Jolicloud is a Linux distro which manages ease of use, without sacrificing on features and flexibility. It introduces a new social way to discover and install applications which works very well. This distro is a must-try for any netbook owner.
When we first looked at Jolicloud, it was a very different OS; even in its preliminary beta stage, it was a powerful contender as a cloud Linux distribution, and in the time that has elapsed since, it has only improved.
Jolicloud in its final release is currently only available to those brave souls who have been there since its initial beta release phase; luckily I was one of them. Any of you who decided to try out Jolicloud back then are probably eligible for an upgrade to 1.0.
The first version of Jolicloud brought with it the simplified installation process for both web-apps and native apps, and the pre-final version made a switch -- from Firefox as the default browser, and Mozilla Prism for creating web-apps -- to Google Chromium and Chromium for web apps as well. Being a Firefox fan, I was perhaps a little upset by this move, but seeing that Firefox is still available as a browser, and the fact that it pretty much doesn’t matter what is used to run web-apps since there is no browser-chrome involved, this move suits the distro well.
In this final release we see a huge face-lift, the Ubuntu-netbook-like interface has been abandoned in favour of an improved interface based entirely on HTML5. This only affects the main screen though, as the task-bar / title-bar combination panel remains.
On the next page: Social features integrated in Jolicloud
The recently released Ubuntu 10.04 brought with it a degree of social integration, but believe us, it is nothing compared to what you will see with Jolicloud. Ubuntu, and even MeeGo attempt to bring current social services into the OS, but what they don’t do as well is bring desktop features to the web, and make desktop operations -- such as finding applications, more social. Jolicloud does exactly this.
We rely a lot on our friends / acquaintances and on the advice of others when we are looking for applications and websites. Who hasn’t received or sent an excited email about a newly discovered “awesome” application, tool, or website? Jolicloud makes this process more social. Right from your home screen you can perform social operations such as to “like” an application, which is equivalent to your recommendation of the same.
What results is a Twitter-like stream which is centred on your applications. The idea being that you can not only follow your friends, and keep in touch with the applications they install and like, but also follow App developers, apps and keep up to date as they release new updates and applications. You can even connect your account with Facebook, and use that to login to your Jolicloud account.

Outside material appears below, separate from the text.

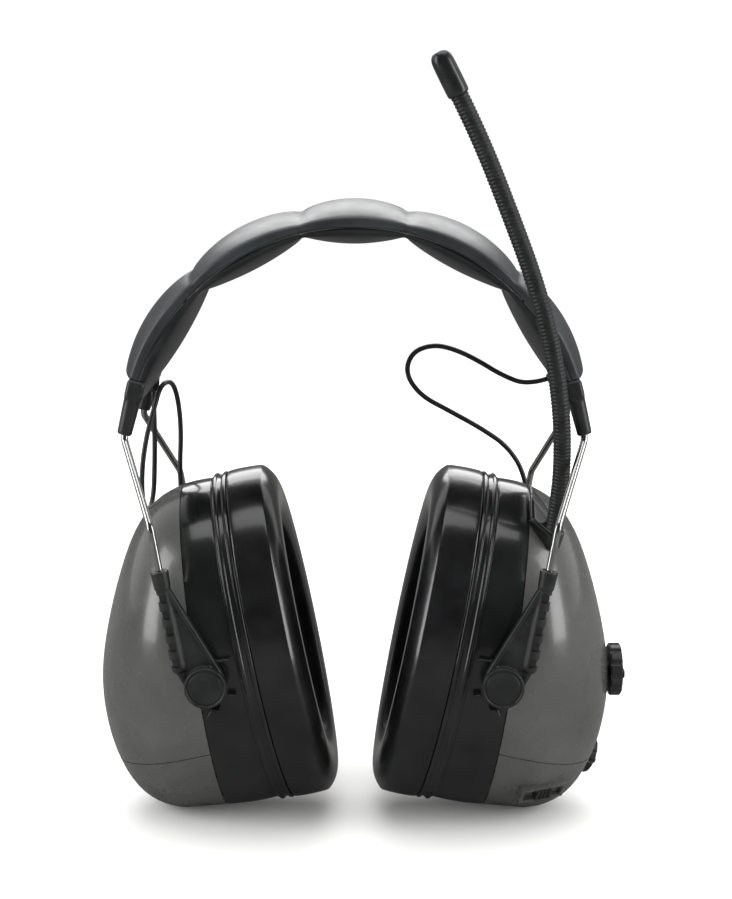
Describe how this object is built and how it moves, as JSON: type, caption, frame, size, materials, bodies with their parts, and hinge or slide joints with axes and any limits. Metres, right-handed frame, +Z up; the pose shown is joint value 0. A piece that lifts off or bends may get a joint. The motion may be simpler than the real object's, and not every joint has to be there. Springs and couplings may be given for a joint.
{
  "type": "hearing protection earmuffs",
  "caption": "Over-ear radio earmuffs: padded spring-wire headband, sliding pivot arms, tilting grey cups with soft ear seals, control knobs, a band switch and a flexible whip antenna.",
  "frame": {"origin": "middle of the crown pad's underside, where the band rests on a head", "axes": "+Z up, +X towards the radio cup, +Y the side away from the whip antenna, taken as the wearer's front"},
  "size_m": [0.1827, 0.1028, 0.2623],
  "materials": {
    "cover_vinyl": "glossy black-grey vinyl cover",
    "lining_vinyl": "soft black vinyl lining",
    "spring_steel": "polished spring steel wire",
    "black_nylon": "satin black moulded nylon",
    "button_nylon": "satin black moulded button",
    "shell_grey": "glossy graphite grey ABS",
    "inner_cup_black": "glossy black ABS",
    "seal_vinyl": "glossy black vinyl ear seal",
    "foam": "open cell polyurethane foam",
    "inner_plastic": "dark moulded inner plate",
    "speaker": "speaker",
    "screw_steel": "zinc plated steel screws",
    "knob_rubber": "black soft-touch knob",
    "whip_jacket": "ribbed black rubber jacket",
    "tip_rubber": "glossy black rubber cap",
    "cord_jacket": "black PVC cord jacket",
    "board": "green lacquered circuit board",
    "cell": "plain grey cell sleeve",
    "contact": "plated contact plates"
  },
  "bodies": {
    "crown": {"crown_cover": "cover_vinyl", "crown_lining": "lining_vinyl", "band_rivets": "black_nylon", "rear_crown_wire": "spring_steel", "front_crown_wire": "spring_steel"},
    "left_side": {"left_band_cover": "cover_vinyl", "left_band_lining": "lining_vinyl", "left_yoke": "black_nylon", "left_rear_wire": "spring_steel", "left_front_wire": "spring_steel", "left_cord": "cord_jacket"},
    "right_side": {"right_band_cover": "cover_vinyl", "right_band_lining": "lining_vinyl", "right_yoke": "black_nylon", "right_rear_wire": "spring_steel", "right_front_wire": "spring_steel", "right_cord": "cord_jacket"},
    "left_arms": {"left_rear_arm": "black_nylon", "left_front_arm": "black_nylon"},
    "right_arms": {"right_rear_arm": "black_nylon", "right_front_arm": "black_nylon"},
    "left_cup": {"left_outer_shell": "shell_grey", "left_inner_cup": "inner_cup_black", "left_seal_ring": "inner_cup_black", "left_cushion": "seal_vinyl", "left_foam_liner": "foam", "left_speaker_baffle": "inner_plastic", "left_speaker": "speaker", "left_baffle_screws": "screw_steel", "left_rear_pivot": "button_nylon", "left_front_pivot": "button_nylon", "left_cord_gland": "black_nylon", "left_battery_tray": "inner_plastic", "batteries": "cell", "battery_contacts": "contact"},
    "battery_door": {"left_battery_door": "shell_grey"},
    "right_cup": {"right_outer_shell": "shell_grey", "right_inner_cup": "inner_cup_black", "right_seal_ring": "inner_cup_black", "right_cushion": "seal_vinyl", "right_foam_liner": "foam", "right_speaker_baffle": "inner_plastic", "right_speaker": "speaker", "right_baffle_screws": "screw_steel", "right_rear_pivot": "button_nylon", "right_front_pivot": "button_nylon", "right_cord_gland": "black_nylon", "right_lower_cover": "shell_grey", "circuit_board": "board", "tuning_encoder": "inner_plastic", "volume_encoder": "inner_plastic", "switch_body": "inner_cup_black", "antenna_bracket": "inner_cup_black"},
    "tuning_knob": {"tuning_knob": "knob_rubber"},
    "volume_knob": {"volume_knob": "knob_rubber"},
    "band_switch": {"band_switch": "knob_rubber"},
    "antenna": {"antenna_whip": "whip_jacket", "antenna_tip": "tip_rubber"}
  },
  "joints": [
    {"name": "left_spread", "type": "hinge", "parent": "crown", "child": "left_side", "pos_m": [-0.05485, 0, -0.01715], "axis": [0, 1, 0], "range_deg": [0, 26], "stiffness_Nm_per_rad": 2.6},
    {"name": "left_height", "type": "slide", "parent": "left_side", "child": "left_arms", "axis": [-0.1736, 0, 0.9848], "range_m": [-0.016, 0.012], "deforming": ["left_cord"]},
    {"name": "left_tilt", "type": "hinge", "parent": "left_arms", "child": "left_cup", "pos_m": [-0.0483, 0, -0.1404], "axis": [0, -1, 0], "range_deg": [-8, 12]},
    {"name": "right_spread", "type": "hinge", "parent": "crown", "child": "right_side", "pos_m": [0.05485, 0, -0.01715], "axis": [0, -1, 0], "range_deg": [0, 26], "stiffness_Nm_per_rad": 2.6},
    {"name": "right_height", "type": "slide", "parent": "right_side", "child": "right_arms", "axis": [0.1736, 0, 0.9848], "range_m": [-0.016, 0.012], "deforming": ["right_cord"]},
    {"name": "right_tilt", "type": "hinge", "parent": "right_arms", "child": "right_cup", "pos_m": [0.0483, 0, -0.1404], "axis": [0, 1, 0], "range_deg": [-8, 12]},
    {"name": "battery_door_slide", "type": "slide", "parent": "left_cup", "child": "battery_door", "axis": [0.1354, 0, -0.9908], "range_m": [0, 0.03]},
    {"name": "tuning_turn", "type": "hinge", "parent": "right_cup", "child": "tuning_knob", "pos_m": [0.08849, 0, -0.14996], "axis": [1, 0, 0.0006], "range_deg": [-140, 140]},
    {"name": "volume_turn", "type": "hinge", "parent": "right_cup", "child": "volume_knob", "pos_m": [0.0815, 0.005, -0.18283], "axis": [0.9205, 0.102, -0.3771], "range_deg": [-30, 270]},
    {"name": "band_select", "type": "slide", "parent": "right_cup", "child": "band_switch", "axis": [0.9442, 0.3251, 0.0523], "range_m": [-0.004, 0.004]},
    {"name": "antenna_flex", "type": "hinge", "parent": "right_cup", "child": "antenna", "pos_m": [0.0663, -0.0244, -0.095], "axis": [0, 1, 0], "range_deg": [-25, 12], "stiffness_Nm_per_rad": 0.12, "deforming": ["antenna_whip"]}
  ]
}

As a Jolicloud account holder you have your own online profile connected to your OS, which allows you to “follow” others and for them to follow you. As you install any application, or “like” one, you post your activities to all the followers on your list. Others in your list can look at the software you have installed or liked to base their own decisions. You can see a list of popular applications and websites, and install them with a single click. This is a better idea in execution than in description, and we suggest you try this distro for yourself and see how well this system works. I myself have discovered a number of websites and applications through Jolicloud which I now use on a daily basis, one example being TeuxDeux.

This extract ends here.